Let’s say you have a manuscript.
A manuscript that you’re about to turn into a book.
It’s a good book too. It’s interesting and engaging with all the right twists to keep readers turning the pages… if they buy your book in the first place.
As we’ve already discussed, that sale depends greatly on what your cover looks like – from the front of it to the first line or two on the back to the full two or three-paragraph teaser.
Notice that I used the word “teaser,” not “summary” there. It’s an important distinction we’ll explore in more depth down below.
As I said earlier on in the week:
The front cover is supposed to attract people’s attention so that they…
Flip the book over to read the first stand-alone line or two so that they…
Read the teaser so that they…
Open the book up and actually start reading it so that they…
Buy the book and give you money.
So treat your teaser with the same respect you do the rest of the book-writing, editing and publishing process.
The five steps above, including the teaser part of the back cover blurb, are crucial. So is remembering that one needs to point the way to the next.
While, no doubt, you can make a sale or two even if you did accidentally break that chain, your chances of doing so will go down drastically.
So learn how to be a good tease by taking this advice:
Effective back cover blurbs don’t give everything away.
The back cover blurb of a book should always establish key information, such as the main character or characters that the story follows, and what the main issue(s) he, she or they have to face. Essentially, it needs to lay out the kind of key details presented in the first page or even chapter.
But it shouldn’t give everything away. It should leave some mystery. If you ever heard the saying that “nobody’s going to buy the cow when the milk is free,” they no doubt meant it about your back cover blurb. (Or maybe something else.)
I mean, would you buy a book if you already knew exactly what it was about?
Remember the back cover blurb standalone lines I referenced yesterday? Specifically, I want you to recall the third one, which read: “Sometimes the one who loves you is the one who hurts you the most.”
Again, I’m not endorsing it by any stretch of the imagination. I’d never heard of the book – It Ends With Us – or its author, Colleen Hoover, before I did a random search on Amazon.

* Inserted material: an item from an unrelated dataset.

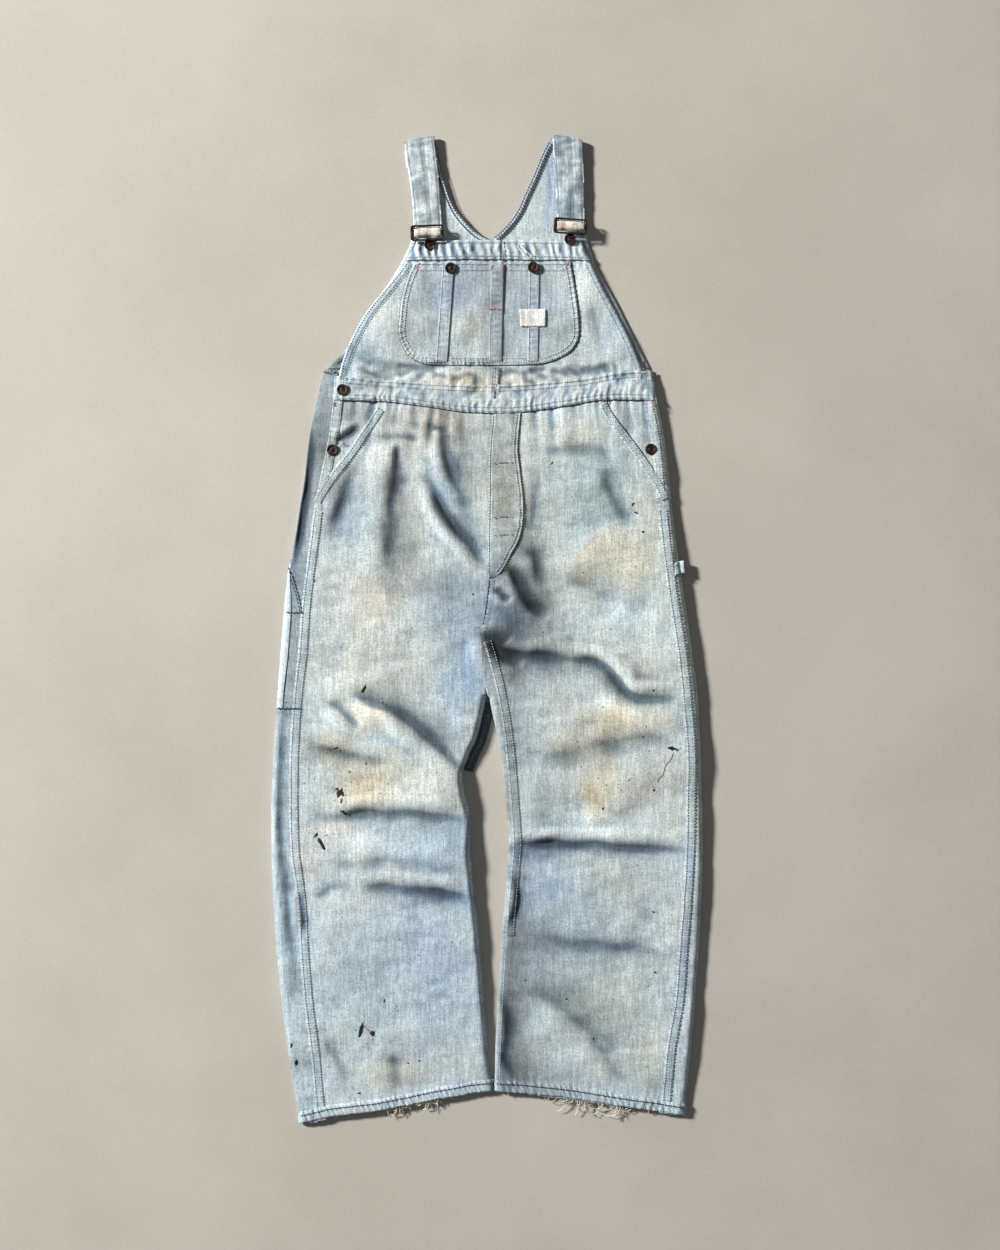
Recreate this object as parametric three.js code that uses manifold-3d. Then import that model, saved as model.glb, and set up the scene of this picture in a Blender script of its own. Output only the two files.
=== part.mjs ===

But that aside, it still does make for a pretty decent example of a teaser:
Lily hasn't always had it easy, but that's never stopped her from working hard for the life she wants. She's come a long way from the small town in Maine where she grew up – she graduated from college, moved to Boston, and started her own business. So when she feels a spark with a gorgeous neurosurgeon named Ryle Kincaid, everything in Lily's life suddenly seems almost too good to be true. Ryle is assertive, stubborn, and maybe even a little arrogant. He's also sensitive, brilliant, and has a total soft spot for Lily, but Ryle's complete aversion to relationships is disturbing. As questions about her new relationship overwhelm her, so do thoughts of Atlas Corrigan – her first love and a link to the past she left behind. He was her kindred spirit, her protector. When Atlas suddenly reappears, everything Lily has built with Ryle is threatened.
And… That’s it. That’s all potential readers get. They’re left hanging – exactly as they should be.
No matter the genre you’re working with, use that same basic rule to draw readers in. Make them want it. And then make ‘em buy it to get it.
Stay strong and stay true to one single sound: Moo.